2018 Needs More Diversity Within The Cannabis Industry

Photography by Lauren Crew

As the year comes to a close, we would like to address a critical issue within this industry, there is an alarming lack of people of color. It is no secret the U.S. judicial system is biased against people of color; especially in regards to cannabis charges.

Blacks are almost four times as likely to be arrested for possession; despite the usage rates on par with Whites. From 2014 – 2016, in NYC where possession of 25 grams or less is punishable by fine, 86% of arrests were to people of color, mainly who are Black and Hispanic.

Photography by Greenz California

On the startup investment side, less than 3% of venture capital firms consist of people who identify as Black or Hispanic; this low figure is disparaging.
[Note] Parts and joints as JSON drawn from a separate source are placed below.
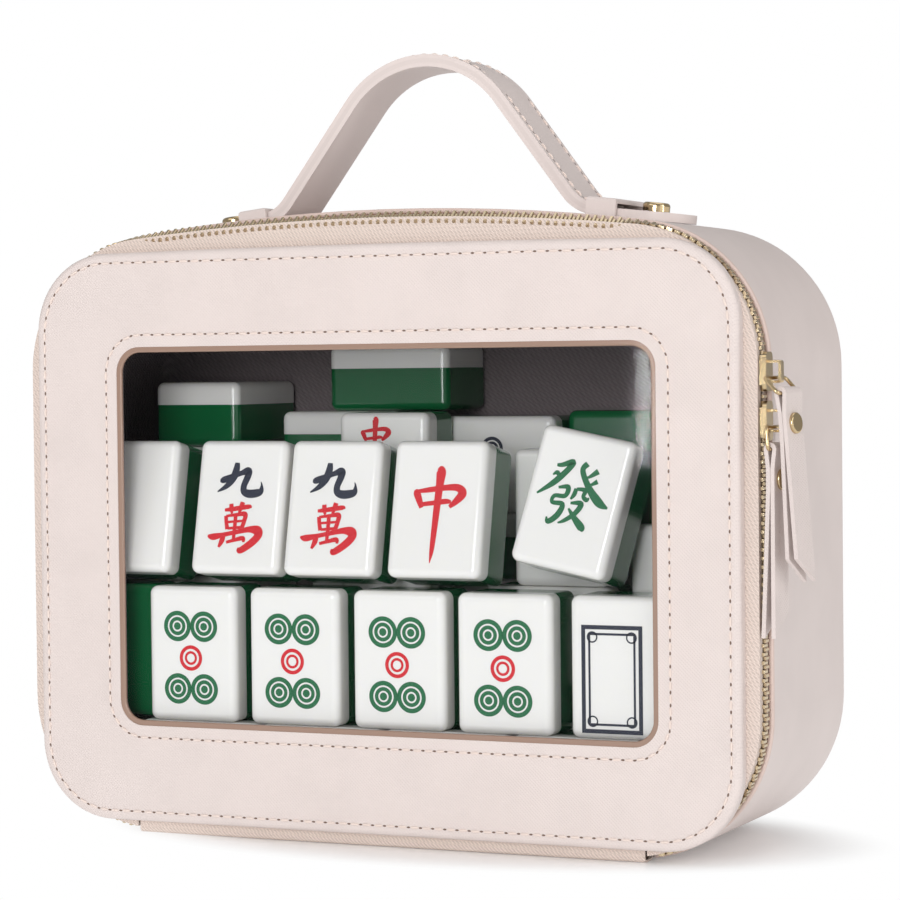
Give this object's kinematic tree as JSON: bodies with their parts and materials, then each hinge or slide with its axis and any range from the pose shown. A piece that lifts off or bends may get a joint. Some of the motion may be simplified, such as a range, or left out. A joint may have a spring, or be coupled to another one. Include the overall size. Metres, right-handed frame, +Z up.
{
  "type": "mahjong case",
  "caption": "Hard-sided zip-around case in pale pink leatherette with a clear lid window, an arched handle and a set of mahjong tiles inside.",
  "frame": {"origin": "middle of the base, on the table", "axes": "+X across the case towards the sliders, +Y from the lid to the back, +Z up"},
  "size_m": [0.2271, 0.08, 0.2139],
  "materials": {
    "pu": "cross-grained",
    "foam": "matt",
    "board": "matt",
    "lining": "matt",
    "piping": "satin",
    "window": "clear",
    "binding": "satin",
    "tape": "woven",
    "teeth": "polished",
    "gold": "polished",
    "steel": "satin",
    "tile_face": "glossy",
    "tile_back": "glossy"
  },
  "bodies": {
    "case": {"body_skin": "pu", "body_foam": "foam", "body_board": "board", "body_lining": "lining", "body_piping": "piping", "rear_tape": "tape", "rear_teeth": "teeth", "hinge_strip": "tape", "handle_strap": "pu", "handle_core": "foam", "handle_lining": "pu", "left_keeper": "pu", "right_keeper": "pu", "left_stud": "gold", "right_stud": "gold", "stud_washers": "steel", "stud_screws": "steel", "tile_faces": "tile_face", "tile_backs": "tile_back"},
    "lid": {"panel_skin": "pu", "panel_board": "board", "panel_lining": "lining", "window_sheet": "window", "window_binding": "binding", "front_tape": "tape", "front_teeth": "teeth"},
    "upper_slide": {"upper_slider": "gold"},
    "upper_link": {"upper_ring": "gold"},
    "upper_pull": {"upper_pull_tab": "pu", "upper_pull_rivet": "gold"},
    "lower_slide": {"lower_slider": "gold"},
    "lower_link": {"lower_ring": "gold"},
    "lower_pull": {"lower_pull_tab": "pu", "lower_pull_rivet": "gold"},
    "left_foot": {"left_handle_tab": "pu"},
    "right_foot": {"right_handle_tab": "pu"}
  },
  "joints": [
    {"name": "lid_hinge", "type": "hinge", "parent": "case", "child": "lid", "pos_m": [0, -0.0395, 0.0011], "axis": [1, 0, 0], "range_deg": [0, 88], "deforming": ["front_teeth", "rear_teeth", "hinge_strip"]},
    {"name": "upper_slider_run", "type": "hinge", "parent": "case", "child": "upper_slide", "pos_m": [0.0699, -0.0327, 0.1277], "axis": [0, -1, 0], "range_deg": [0, 60], "deforming": ["front_teeth", "rear_teeth", "front_tape", "rear_tape"]},
    {"name": "upper_ring_lift", "type": "hinge", "parent": "upper_slide", "child": "upper_link", "pos_m": [0.10955, -0.0327, 0.12425], "axis": [-0.225, -0.9744, 0], "range_deg": [0, 40]},
    {"name": "upper_pull_lift", "type": "hinge", "parent": "upper_link", "child": "upper_pull", "pos_m": [0.11341, -0.03359, 0.12029], "axis": [-0.225, -0.9744, 0], "range_deg": [0, 40]},
    {"name": "lower_slider_run", "type": "slide", "parent": "case", "child": "lower_slide", "axis": [0, 0, -1], "range_m": [0, 0.055], "deforming": ["front_teeth", "rear_teeth"]},
    {"name": "lower_ring_lift", "type": "hinge", "parent": "lower_slide", "child": "lower_link", "pos_m": [0.10955, -0.0327, 0.11185], "axis": [-0.1392, -0.9903, 0], "range_deg": [0, 4]},
    {"name": "lower_pull_lift", "type": "hinge", "parent": "lower_link", "child": "lower_pull", "pos_m": [0.11003, -0.03277, 0.10627], "axis": [-0.1392, -0.9903, 0], "range_deg": [0, 3]},
    {"name": "left_foot_slide", "type": "slide", "parent": "case", "child": "left_foot", "axis": [-0.9934, 0, -0.1146], "range_m": [0, 0.01]},
    {"name": "right_foot_slide", "type": "slide", "parent": "case", "child": "right_foot", "axis": [0.9934, 0, -0.1146], "range_m": [0, 0.01]}
  ]
}
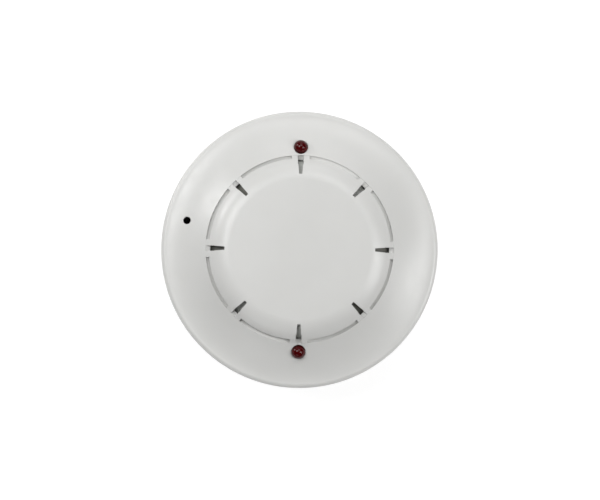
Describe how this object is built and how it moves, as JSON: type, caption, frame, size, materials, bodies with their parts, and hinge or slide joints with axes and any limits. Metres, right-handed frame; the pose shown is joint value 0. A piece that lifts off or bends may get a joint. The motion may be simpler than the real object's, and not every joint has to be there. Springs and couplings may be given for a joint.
{
  "type": "heat detector",
  "caption": "Round white ceiling heat detector: a domed plug-in head with radial air slots and red lamps, twist-locked on a shallow mounting base.",
  "frame": {"origin": "centre of the base's flat back, the face that lies on the ceiling or box", "axes": "+Z points out of the mounting face through the dome, +Y towards the upper lamp, +X to the right when the face is looked at with the upper lamp at the top"},
  "size_m": [0.1, 0.1, 0.042],
  "materials": {
    "white_cover": "satin white moulding with a fine spark texture",
    "white_base": "satin white moulding",
    "natural_nylon": "translucent off-white",
    "steel": "bright zinc plate",
    "spring_steel": "drawn wire",
    "nickel_brass": "nickel-flashed brass strip",
    "board_green": "solder mask over glass laminate",
    "black_package": "fine matt",
    "capacitor_sleeve": "shrunk sleeve",
    "ceramic_tan": "fired, smooth",
    "resistor_black": "glazed",
    "ruby_lens": "polished ruby epoxy",
    "tinned_wire": "tinned",
    "grey_shield": "moulded grey",
    "dark_moulding": "moulded dark grey",
    "black_bead": "dipped epoxy",
    "black_moulding": "matt black",
    "seal_rubber": "soft foam rubber",
    "label_foil": "blank silver-white label"
  },
  "bodies": {
    "base": {"base_plate": "white_base", "contact_strip_1": "nickel_brass", "contact_strip_2": "nickel_brass", "contact_strip_3": "nickel_brass", "contact_strip_4": "nickel_brass", "screen_terminal": "nickel_brass", "lock_pin": "steel", "lock_spring": "spring_steel"},
    "head": {"chassis": "white_base", "contact_blade_1": "nickel_brass", "contact_blade_2": "nickel_brass", "contact_blade_3": "nickel_brass", "contact_blade_4": "nickel_brass", "blade_rivets": "nickel_brass", "board_pins": "nickel_brass", "circuit_board": "board_green", "board_screws": "steel", "microcontroller": "black_package", "amplifier_chip": "black_package", "regulator": "black_package", "electrolytic_capacitors": "capacitor_sleeve", "ceramic_capacitors": "ceramic_tan", "resistors": "resistor_black", "diodes": "black_package", "transistor": "black_package", "led_upper": "ruby_lens", "led_lower": "ruby_lens", "led_leads": "tinned_wire", "led_holders": "grey_shield", "thermistor": "black_bead", "thermistor_leads": "tinned_wire", "thermistor_holder": "black_moulding", "reference_thermistor": "black_bead", "sensor_bulkhead": "black_moulding", "light_shields": "grey_shield", "slot_baffle": "dark_moulding", "baffle_clips": "grey_shield", "centre_cap": "white_cover", "outer_cover": "white_cover", "chassis_screws": "steel", "seal_ring": "seal_rubber", "rating_label": "label_foil"},
    "lock_lever": {"lock_lever": "natural_nylon"},
    "clamp_1": {"clamp_plate_1": "steel"},
    "screw_1": {"terminal_screw_1": "steel"},
    "clamp_2": {"clamp_plate_2": "steel"},
    "screw_2": {"terminal_screw_2": "steel"},
    "clamp_3": {"clamp_plate_3": "steel"},
    "screw_3": {"terminal_screw_3": "steel"},
    "clamp_4": {"clamp_plate_4": "steel"},
    "screw_4": {"terminal_screw_4": "steel"},
    "clamp_5": {"clamp_plate_5": "steel"},
    "screw_5": {"terminal_screw_5": "steel"}
  },
  "joints": [
    {"name": "head_twist", "type": "hinge", "parent": "base", "child": "head", "pos_m": [0, 0, 0], "axis": [0, 0, 1], "range_deg": [0, 22]},
    {"name": "lock_release", "type": "hinge", "parent": "base", "child": "lock_lever", "pos_m": [-0.03622, 0.02022, 0.007], "axis": [0.9711, -0.2385, 0], "range_deg": [0, 8], "stiffness_Nm_per_rad": 0.02, "springref_deg": -8.59, "deforming": ["lock_spring"]},
    {"name": "clamp_slide_1", "type": "slide", "parent": "base", "child": "clamp_1", "axis": [0, 0, 1], "range_m": [0, 0.0016]},
    {"name": "screw_turn_1", "type": "hinge", "parent": "clamp_1", "child": "screw_1", "pos_m": [0.02051, 0.02051, 0.006], "axis": [0, 0, 1], "range_deg": [0, 960]},
    {"name": "clamp_slide_2", "type": "slide", "parent": "base", "child": "clamp_2", "axis": [0, 0, 1], "range_m": [0, 0.0016]},
    {"name": "screw_turn_2", "type": "hinge", "parent": "clamp_2", "child": "screw_2", "pos_m": [-0.02051, 0.02051, 0.006], "axis": [0, 0, 1], "range_deg": [0, 960]},
    {"name": "clamp_slide_3", "type": "slide", "parent": "base", "child": "clamp_3", "axis": [0, 0, 1], "range_m": [0, 0.0016]},
    {"name": "screw_turn_3", "type": "hinge", "parent": "clamp_3", "child": "screw_3", "pos_m": [-0.02051, -0.02051, 0.006], "axis": [0, 0, 1], "range_deg": [0, 960]},
    {"name": "clamp_slide_4", "type": "slide", "parent": "base", "child": "clamp_4", "axis": [0, 0, 1], "range_m": [0, 0.0016]},
    {"name": "screw_turn_4", "type": "hinge", "parent": "clamp_4", "child": "screw_4", "pos_m": [0.02051, -0.02051, 0.006], "axis": [0, 0, 1], "range_deg": [0, 960]},
    {"name": "clamp_slide_5", "type": "slide", "parent": "base", "child": "clamp_5", "axis": [0, 0, 1], "range_m": [0, 0.0016]},
    {"name": "screw_turn_5", "type": "hinge", "parent": "clamp_5", "child": "screw_5", "pos_m": [0, -0.021, 0.006], "axis": [0, 0, 1], "range_deg": [0, 960]}
  ],
  "couplings": [
    {"joint": "screw_turn_1", "follows": "clamp_slide_1", "rad_per_m": 10472},
    {"joint": "screw_turn_2", "follows": "clamp_slide_2", "rad_per_m": 10472},
    {"joint": "screw_turn_3", "follows": "clamp_slide_3", "rad_per_m": 10472},
    {"joint": "screw_turn_4", "follows": "clamp_slide_4", "rad_per_m": 10472},
    {"joint": "screw_turn_5", "follows": "clamp_slide_5", "rad_per_m": 10472}
  ]
}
Not only from a diversity perspective as the global cannabis community identifies with everyone. This adds greater difficulty in finding investors to back the minority-led startups.

The cannabis industry is receiving heavy scrutiny; federal prohibition has conveniently excluded cannabis-related businesses from accessing banks and small business loans. Leaving only those with prior wealth, who can afford the startup costs and enter the marketplace.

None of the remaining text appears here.